Он небрежно и даже как-то обидно по отношению ко мне посмотрел на снимок, неопределённо хмыкнул, одобрительно косясь на меня, на то, что стало с моими мощами, и спросил речитативом, как у равного:
— Чего ты хочешь?..
Я заподозрил недоброе, может, у меня там рак в последней стадии и меня списывают в утиль, в расход, или куда там ещё?
— В смысле?..
— Чего ты припёрся? — спросил он терпеливо, однако, на грани раздражения, мол, сам не соображаешь, что ли?
— На операцию… — почти возмутился я, — режьте… — и для убедительности кивнул на снимок.
В этот момент я представлял себя честным и сильным героем, преодолевающим последнюю, смертельную опасность в жизни, но не павшим духом, главным образом из-за упрямства переломить судьбы и в этот раз.
— Зачем тебе операция, сынок? — огорошил он меня.
— Как зачем?.. — в свою очередь опешил я, помня его наставления по поводу моей лёгочной артерии. — Положено!
Он посмотрел на меня со своей медицинской колокольни. Снял очки и долго тёр их марлечкой, что-то разглядывая в окне, за которым виднелись молочные листочки и кусок голубоватого московского неба в росчерках перистых облаков. Я уже подумал было, что весь смысл там, за окном, сейчас мне его растолкуют, и я уберусь в палату готовиться к операции или восвояси — умирать домой, на любимый диван, а потом меня сволокут на кладбище, как бродячего пса, и поделом.
— Рубец образуется в течение двух месяцев, — повернулся ко мне Борисенко. — Прошло четыре…
— Полгода… — сказал я, вспомнив, когда и как меня ранило и кто в этом виноват.
— Тем более, — помял он губами. — Ты умер?..
— Нет… — вынужден был признаться я и прислушался к собственному эху, как к единственной реалии в этом кабинете, где, однако, жужжание мухи о стекло было самым трезвым звуком.
— У тебя осложнения?.. — провёл он холёной ладошкой по лысине.
— Нет…
— Ты кашляешь? Чихаешь? — закруглил он идею.
— Нет… — хлопал я от волнения ресницами.
— Там у тебя уже капсула, — счёл нужным объяснить он, видя моё недоумении, — твердая, как конское копыто.
— Что?.. — удивился я, не ожидая такого поворота в судьбе.

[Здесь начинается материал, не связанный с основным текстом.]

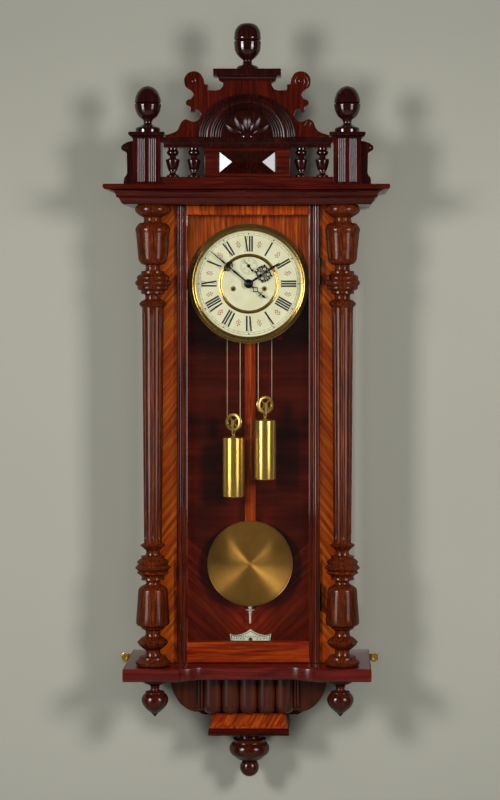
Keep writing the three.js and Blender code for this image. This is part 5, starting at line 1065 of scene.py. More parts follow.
def foot_block():
    """Square plinth under a coved block."""
    plinth = raised(FOOT_BASE, ((4.9, 0), (5.4, 0.6), (5.4, 9.4), (4.6, 10.2), (3.9, 10.6), (3.9, 12.6)))
    mould(
        "foot_plinth", smoothed(plinth, 2, 40), FOOT_HALF, FOOT_FRONT, BACKBOARD_FACE, walnut_across,
        slot="veneer", replaces=("foot_block",), angle=30,
    )
    cove = raised(FOOT_BASE, (
        (3.9, 12.7), (3.9, 14.4), (1.9, 16.8), (0.6, 21), (0, 27), (0, 37.4), (-0.5, 38),
    ))
    mould(
        "foot_cove", smoothed(cove, 3, 50), FOOT_HALF, FOOT_FRONT, BACKBOARD_FACE, foot_veneer,
        slot="veneer", angle=30,
    )


def leveller(side):
    """Brass screw with a ringed thumb head, and a curl of rod on the head's face."""
    sign = 1 if side == "right" else -1
    name, body = "leveller_screw_" + side, "leveller_body_" + side
    x, z = sign * LEVELLER_X, LEVELLER_Z
    profile = [
        (AXIS, -0.057), (0.0052, -0.057), (0.006, -0.0562), (0.006, -0.0543), (0.0052, -0.0538),
        (0.0052, -0.0530), (0.006, -0.0525), (0.006, -0.0508), (0.005, -0.05), (0.0026, -0.0498),
        (0.0024, -0.049),
    ]
    profile += [(0.0025 - 0.0003 * (i % 2), -0.049 + 0.00075 * i) for i in range(1, 59)]
    profile += [(0.0022, -0.005), (0.0002, 0.0)]
    lathe(
        name + "_threaded", profile, brass, (x * MM, z * MM), facing=True, segments=28, body=body,
        slot="brass", replaces=(name,), angle=38,
    )
    curl = []
    for i in range(22):
        turn, reach = 0.36 * i, 1.6 + 0.26 * i
        curl.append((x + sign * reach * math.cos(turn), -58.2, z + 4 + reach * math.sin(turn)))
    tube(name + "_curl", curl, [1.25 - 0.025 * i for i in range(22)], brass, 10, body=body, slot="brass")


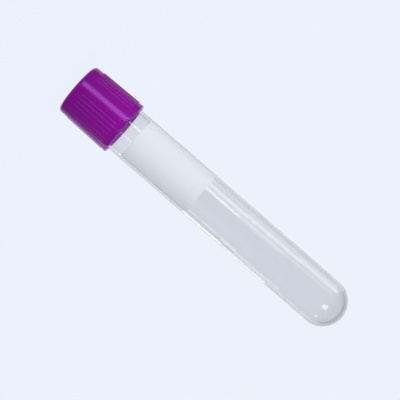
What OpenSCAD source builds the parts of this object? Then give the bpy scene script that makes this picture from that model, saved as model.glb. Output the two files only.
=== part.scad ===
// Evacuated blood collection tube of the 16 x 100 mm class: a clear round-bottomed tube,
// a ribbed push-on cap, the rubber stopper that the cap holds, and a blank paper label.
// It stands on the flat top of its cap. z = 0 is the cap's top face, and +Z runs along the
// axis, through the stopper and the tube's mouth, to the tip of the round end.

/* [Tube] */
// Outside diameter of the tube
tube_od = 15.4; // [13:0.1:18]
// Length of the tube, from its mouth to the tip of the round end
tube_l = 100; // [75:1:125]
// Thickness of the straight wall
tube_wall = 0.8; // [0.75:0.05:1.3]
// Thickness at the tip of the round end
tip_wall = 1; // [0.8:0.1:2]
// Rounding of the lip at the mouth, inside and out
lip_round = 0.3; // [0.1:0.05:0.35]

/* [Cap] */
// Length of the skirt below the tube's mouth
skirt_overlap = 12.7; // [9:0.1:15]
// Free gap round the tube, inside the skirt
skirt_gap = 0.35; // [0.15:0.05:0.5]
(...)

— Из соединительной ткани! — добавил он коротко и величественно заткнулся на высокой ноте, дабы произвести впечатление.
Оказываются, врачам тоже не чужд артистизм заплечных дел мастера, даже когда они обходятся без скальпеля, спирта и огурчика.
Я непроизвольно глянул на голубоватое небо в росчерках перистых облаков и не нашёл там ничего интересного, кроме разве что голубиного помёта на стекле.
— Так вы специально тянули время?.. — догадался я, даже не скрывая глубины своего разочарования.
— Ну а как же?! — профессионально фыркнул он, как кот на прокисшую сметану. — Как?! Операция рисковая, куда не кинь всюду клин. — И уставился на меня, выжидая, когда до меня дойдёт.
Я переваривал услышанное, а он понимающе скалился, великодушно считая секунды и минуты, когда я приду в себя и освобожу его кабинет, и он сможет предаться разглядыванию своего любимого неба за окном.